Une fois pasteurisée, la choucroute ne contient plus de bactéries lactiques. Le mieux est de consommer les produits fermentés froids, en accompagnement des repas principaux, comme cela se fait en Corée avec le kimchi.
Ce qui fait aussi la spécificité des légumes fermentés, c’est la variété de leurs arômes – quelque part entre le salé et l’acide, le goût variant selon le produit. En principe, une carotte fermentée a toujours le goût de carotte. D’autres aliments sont soumis à une transformation plus complexe. Il y a par exemple des personnes qui n’aiment pas les radis frais, mais s’en régalent lorsqu’ils sont fermentés, car une légère acidité se substitue à leur goût piquant.
Leur aspect aussi est différent. Sous l’effet de la saumure, les pigments de la peau se diffusent dans le radis, qui prend une teinte mauve uniforme. «Faire fermenter des aliments, c’est expérimenter », dit le chef Rolf Caviezel (interview cicontre), surtout en jouant avec les paramètres du temps et de la température.

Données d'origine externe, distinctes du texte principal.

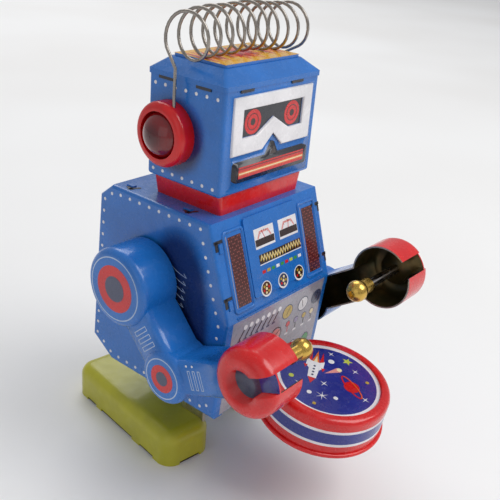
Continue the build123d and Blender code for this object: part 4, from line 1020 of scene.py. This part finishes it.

Le temps et la température sont des éléments clés. Plus la fermentation est longue et plus le goût est intense, et plus la température est élevée, plus le processus s’accélère. Pour Ken Forkish, le «roi du pain» américain, ces deux facteurs sont même des «ingrédients».
Et combien de temps dure la fermentation? Réponse de Ken Forkish: «On me pose toujours cette question. C’est une affaire de goût. Après cinq à sept jours, vous pouvez goûter et voir si ça vous plaît.»
En ce qui concerne la température, elle doit être, dans la mesure du possible, maintenue constante, sinon le résultat est imprévisible. Chez soi, les aliments à fermenter peuvent être placés à la cave. La saumure ne constitue pas un ingrédient à proprement parler, car elle ne favorise pas la fermentation. Au contraire, le sel empêche les aliments de pourrir trop vite, au moins jusqu’à ce que les bactéries lactiques se soient multipliées et soient présentes en quantité suffisante.